What is being asked >>
Take each line containing "before" and report it exactly as written.

Material provided >>
________________________________________

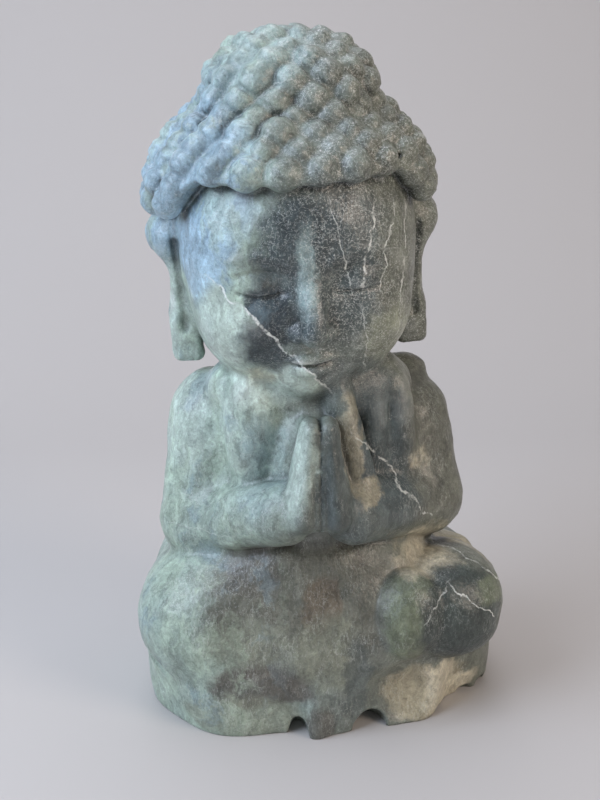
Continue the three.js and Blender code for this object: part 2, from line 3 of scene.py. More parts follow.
import bpy
import numpy as np
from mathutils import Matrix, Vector


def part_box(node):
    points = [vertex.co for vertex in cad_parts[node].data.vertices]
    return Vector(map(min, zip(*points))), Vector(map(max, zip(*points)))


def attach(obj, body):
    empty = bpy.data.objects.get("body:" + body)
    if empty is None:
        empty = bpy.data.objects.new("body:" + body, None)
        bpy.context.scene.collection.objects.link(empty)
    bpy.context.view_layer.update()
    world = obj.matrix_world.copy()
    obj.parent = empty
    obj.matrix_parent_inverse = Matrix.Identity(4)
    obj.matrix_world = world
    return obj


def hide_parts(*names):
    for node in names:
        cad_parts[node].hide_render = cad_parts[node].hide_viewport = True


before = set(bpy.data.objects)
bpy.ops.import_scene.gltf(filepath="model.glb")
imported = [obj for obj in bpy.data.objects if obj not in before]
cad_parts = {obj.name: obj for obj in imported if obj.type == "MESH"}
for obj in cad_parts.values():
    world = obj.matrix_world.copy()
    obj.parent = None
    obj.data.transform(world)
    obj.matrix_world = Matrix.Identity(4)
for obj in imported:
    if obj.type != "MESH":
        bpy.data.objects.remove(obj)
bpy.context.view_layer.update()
CAD_LOW, CAD_HIGH = [np.array(corner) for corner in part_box("buddha_carving")]
MM = 0.001


# The carved stone.
# One block of mottled green serpentine, cut by hand with chisels and points, rubbed down with
# abrasives and waxed to a satin polish. The forms are worked out in millimetres over the middle of
# the robe, with the figure looking towards -Y, and are moved at the end to fit the frame. Left and
# right are the viewer's.

HEAD_HEIGHT = 186.0
HEAD_SIDE = -8.7
HEAD_LEAN = math.radians(3.2)
HEAD_TURN = math.radians(1.5)
HEAD_BOW = math.radians(6.0)
FACE_FRONT = 46.0
LAP_TOP = 92.0  # the lap, the body and the head are only worked out between these heights
BODY_BOTTOM, BODY_TOP = 48.0, 157.0
HEAD_BOTTOM = 109.0
OUTSIDE = 200.0  # stands for any place well clear of the stone


# A form gives the distance of each point p from its surface, and is under 0 inside it.
def join(a, b, soft):
    near = np.maximum(soft - np.abs(a - b), 0.0) / soft
    return np.minimum(a, b) - near * near * soft / 4


def meet(a, b, soft):
    return -join(-a, -b, soft)


def carve(stone, tool, soft):
    return meet(stone, -tool, soft)


def pebble(p, centre, radii, power=2.0):
    """An egg, or with a higher power a rounded box. Small amounts keep its middle from dividing by 0."""
    q = p - np.array(centre)
    reach = np.sqrt((q * q).sum(1)) + 1e-6
    shares = np.abs(q / np.array(radii))
    if power == 2.0:
        k = np.sqrt((shares * shares).sum(1))
    else:
        k = (shares**power).sum(1) ** (1 / power)
    return reach * (1 - 1 / (k + 1e-9))


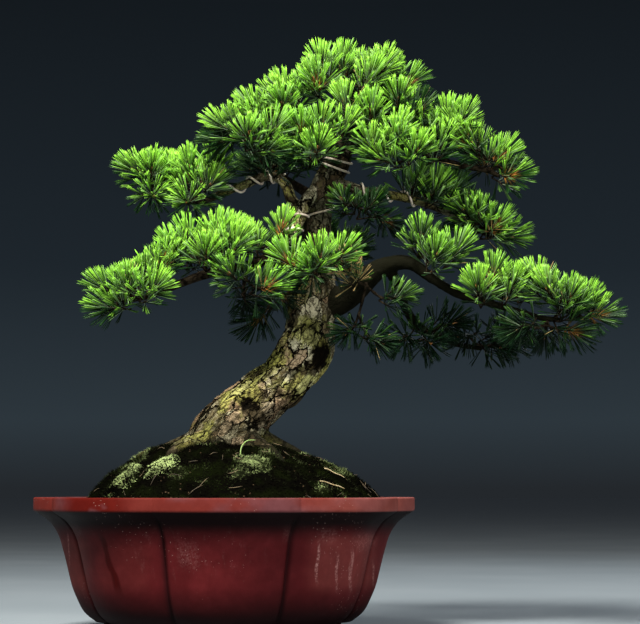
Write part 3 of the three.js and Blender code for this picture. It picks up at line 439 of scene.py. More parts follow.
def wireRoute(wire, stepsPerTurn, widen=1):
    limb, start, end, phase, turns, off = wire
    steps = math.ceil(turns * stepsPerTurn)
    shares = np.linspace(start, end, steps + 1)
    centres, _, sides, others = framesAlong(lambda s: limbPoints(limbs[limb], s), shares)
    angle = 2 * np.pi * (phase + turns * np.arange(steps + 1) / steps)
    reach = (limbRadius(limbs[limb], shares) + off + wireLook["radius"]) * widen
    return centres + (reach * np.cos(angle))[:, None] * sides + (reach * np.sin(angle))[:, None] * others


# Stretches that twigs keep clear of: the node, two ends and a radius at each
stretches = {"node": [], "low": [], "high": [], "lowRadius": [], "highRadius": []}


def keepClear(node, line, radii):
    for i in range(len(line) - 1):
        for key, value in zip(stretches, (node, line[i], line[i + 1], radii[i], radii[i + 1])):
            stretches[key].append(value)


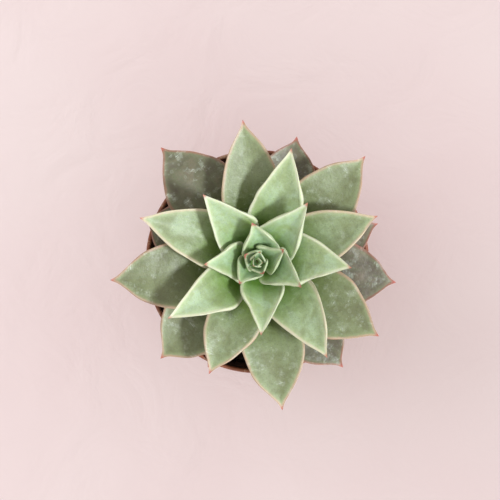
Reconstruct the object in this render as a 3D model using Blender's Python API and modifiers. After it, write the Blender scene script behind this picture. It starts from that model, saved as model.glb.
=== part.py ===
"""A potted succulent: a rosette of thick pointed leaves on a short stem, in a thin round nursery pot of soil.

The frame stands on the pot's foot: the origin is the middle of the pot's underside, +Z is up, and the stem's axis
is the Z axis. Leaves are numbered from the oldest, at the bottom of the rosette, to the newest, in its heart.
Lengths are in metres and angles in degrees.
"""

import math
from collections import namedtuple

import bmesh
import bpy
from mathutils import Vector
from mathutils.bvhtree import BVHTree

MM = 0.001

# Pot: a tapered wall with a collar at its mouth, standing on a foot ring and a central pad.
POT_HEIGHT = 66 * MM
MOUTH_RADIUS = 42.5 * MM
FOOT_RADIUS = 28.5 * MM
WALL = 1.0 * MM
LIP = 1.5 * MM
COLLAR_HEIGHT = 9 * MM
COLLAR_STEP = 1.3 * MM
FOOT_RING_WIDTH = 4 * MM
CHANNEL_HEIGHT = 2.6 * MM
PAD_RADIUS = 9 * MM
DRAIN_RADIUS = 3 * MM
DRAIN_COUNT = 6
POT_STEPS = 48

# Soil: what the pot holds, with a socket for the root.
HEADSPACE = 11 * MM
SOIL_CROWN = 1.2 * MM
SOIL_STEPS = 32

# Stem: the core that the leaf bases leave, and the root under it.
STEM_RADIUS = 5.2 * MM
ROOT_DEPTH = 24 * MM
STEM_STEPS = 16
STEM_SLICE = 1.5 * MM

# What touches keeps this much air, so that no two solids share space.
GAP = 0.3 * MM

# Leaves leave the stem one after another, this far round it each time: close to the golden angle.
DIVERGENCE = 138.5
FIRST_AZIMUTH = 245
LEAF_THICKNESS = 0.19
UPPER_SHARE = 0.15
LEAF_SIDES = 12
TIP_HALF_WIDTH = 0.37 * MM

# A leaf from stem to tip: share of its length, its width there when old and when young, and its thickness there, as
# shares of the fullest. An old leaf is widest past its middle; a young one narrows evenly to its tip.
STATIONS = (
    (0.00, 0.00, 0.00, 0.00),
    (0.02, 0.40, 0.34, 0.40),
    (0.10, 0.52, 0.50, 0.60),
    (0.24, 0.75, 0.82, 0.86),
    (0.38, 0.93, 1.00, 1.00),
    (0.52, 1.00, 0.84, 1.00),
    (0.64, 0.96, 0.61, 0.88),
    (0.74, 0.80, 0.42, 0.70),
    (0.83, 0.55, 0.27, 0.48),
    (0.90, 0.28, 0.16, 0.28),
    (0.94, 0.13, 0.10, 0.13),
    (1.00, 0.00, 0.00, 0.00),
)

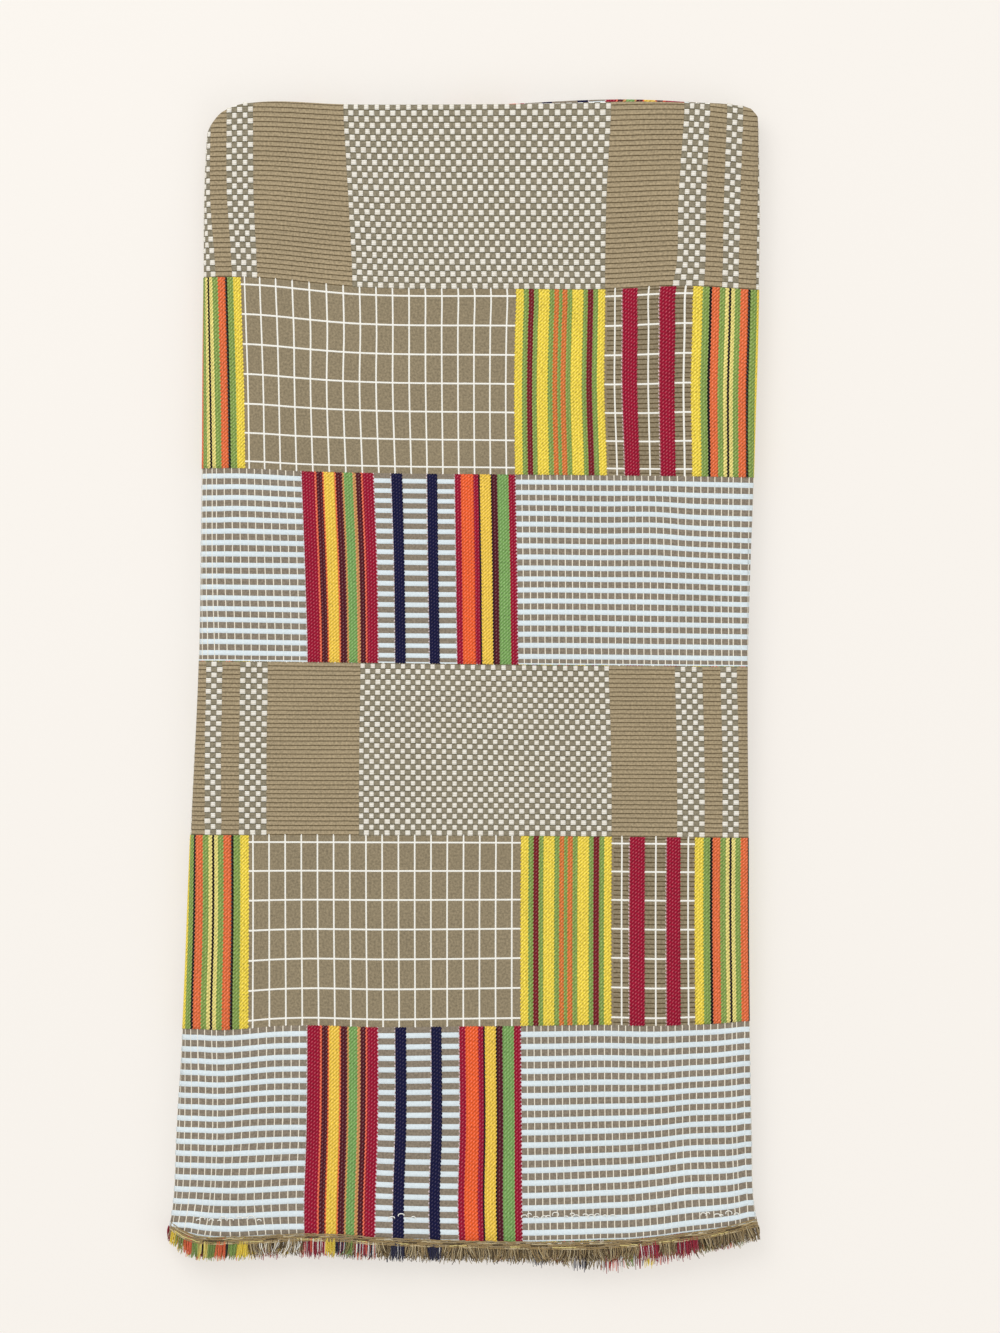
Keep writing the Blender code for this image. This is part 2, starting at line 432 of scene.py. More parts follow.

________________________________________

Task solution >>
before = set(bpy.data.objects)
imported = [obj for obj in bpy.data.objects if obj not in before]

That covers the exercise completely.